Do SLAs and / or KPIs measure success? Which indicators make sense and when?
Usability of KPIs and SLAs on CI/CD
If a company operates CI/CD as a central service, SLAs are usually specified for this service - as for other company services. These generally include specifications for availability, performance and/or reaction times to incidents. SLAs originated from the IT environment and have been used for quite some time, especially in the area of hosting. There, the framework conditions for the provision of a service are sufficiently well understood and definable.
This does not apply in the same way to KPIs. Formulating them for an application service is generally not that easy. What's more, in an agile or DevOps environment, KPIs also require constant feedback. This continuous feedback continuously modifies the initially selected KPIs. Over time and with the increasing maturity of the CI/CD service, established metrics take a back seat and other - usually "superior", more complex - metrics increase in importance. This is normal and no reason to panic.

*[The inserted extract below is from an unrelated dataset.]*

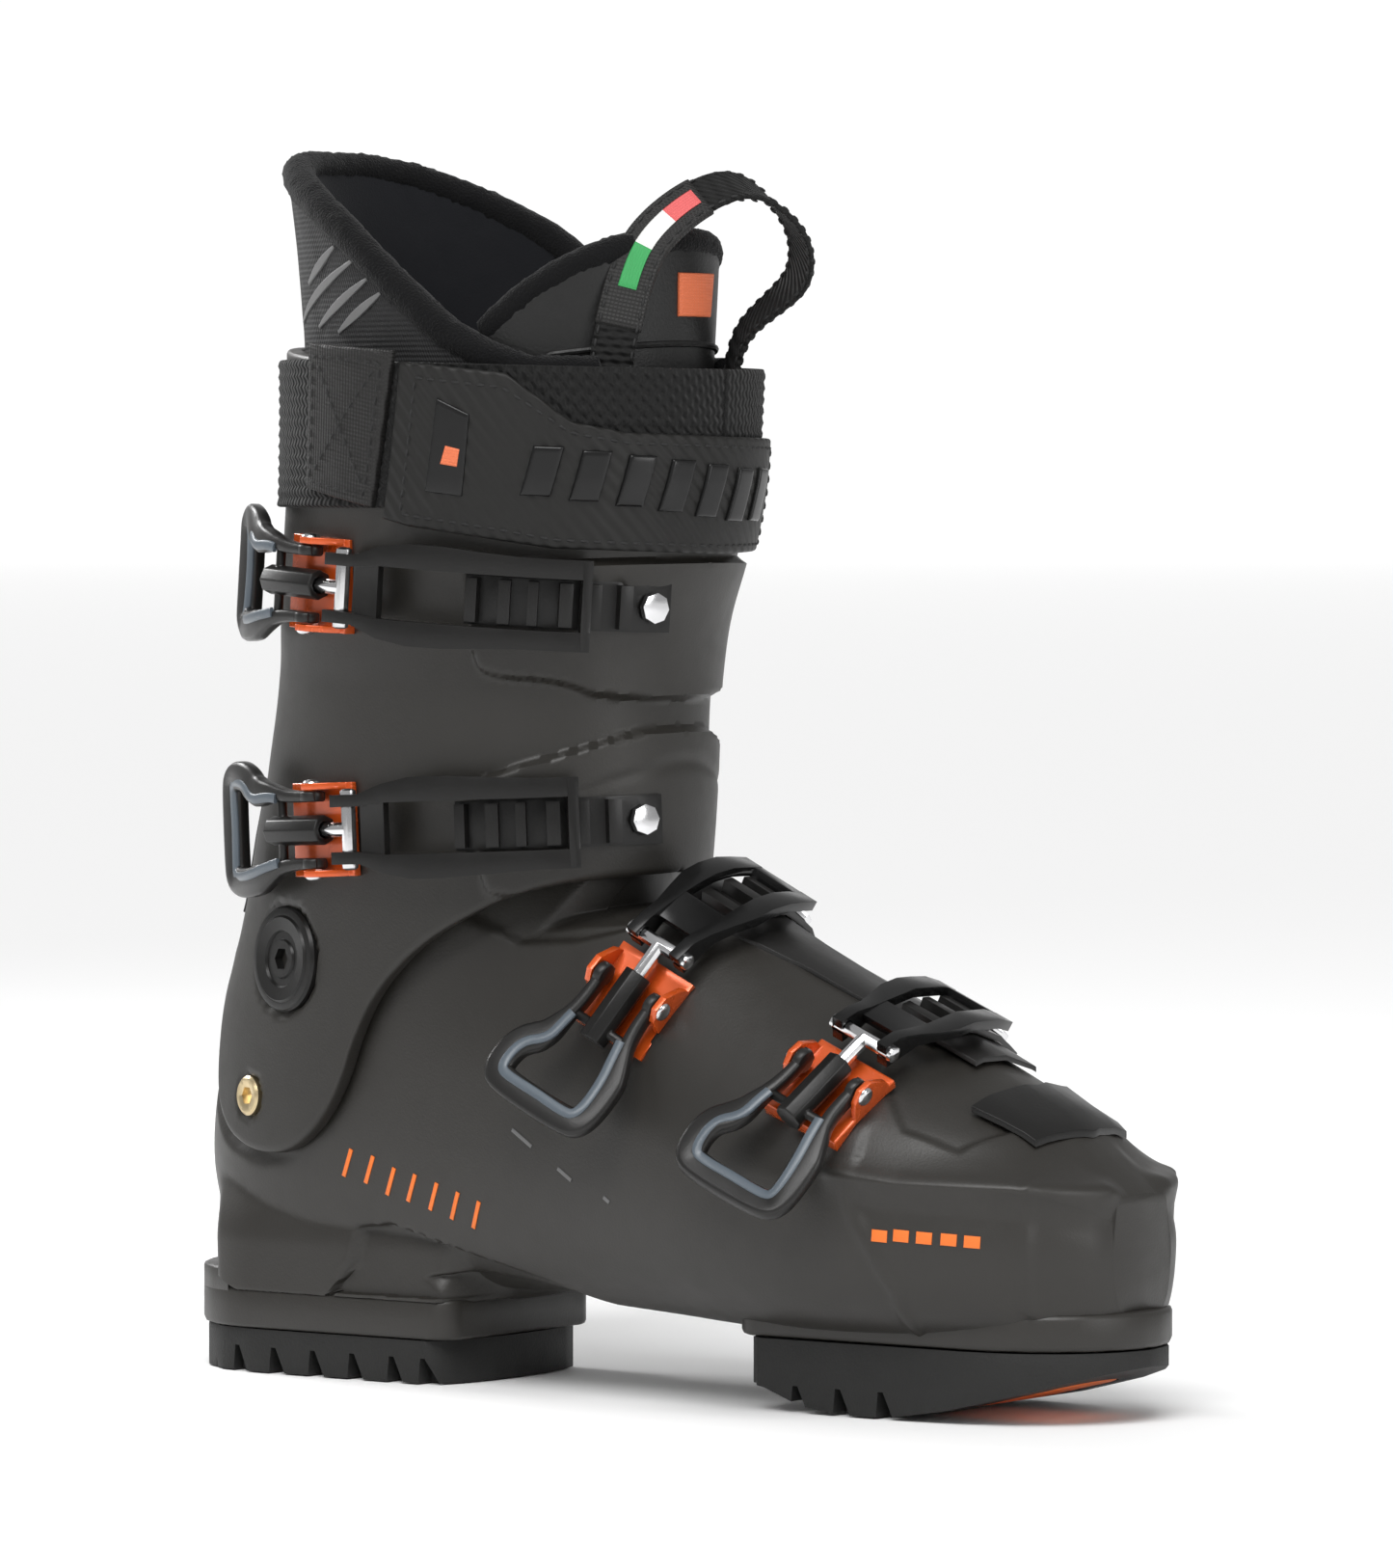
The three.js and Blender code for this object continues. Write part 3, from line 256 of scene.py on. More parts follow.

KPIs are then often used to control employee evaluations and/or bonuses. For a long time these specifications came from the upper hierarchical levels. Increasingly, DevOps teams now develop KPIs together, which are then subject to constant feedback so that they can change during operation.
The most important mantra for DevOps is 'Measure', i.e. a large number of metrics are recorded and evaluated with the help of suitable tools.
For CI/CD as a service, this means recording a host of metrics from a variety of systems:
-
upstream systems such as SCM, LDAP, mail, HTTP proxy, ticketing
-
Infrastructures such as build servers, agents, test machines
-
Performance data of the application in production environments
Once all these measured values have been recorded, the work begins...
Defining indicators correctly
SLA definitions must be mapped to the measured data: does "available" mean whether the system in question is available at all, or that it responds to a defined request within a defined maximum time, for example? This corresponds to the formulation of a "Definition of Done" (DoD) from the agile environment.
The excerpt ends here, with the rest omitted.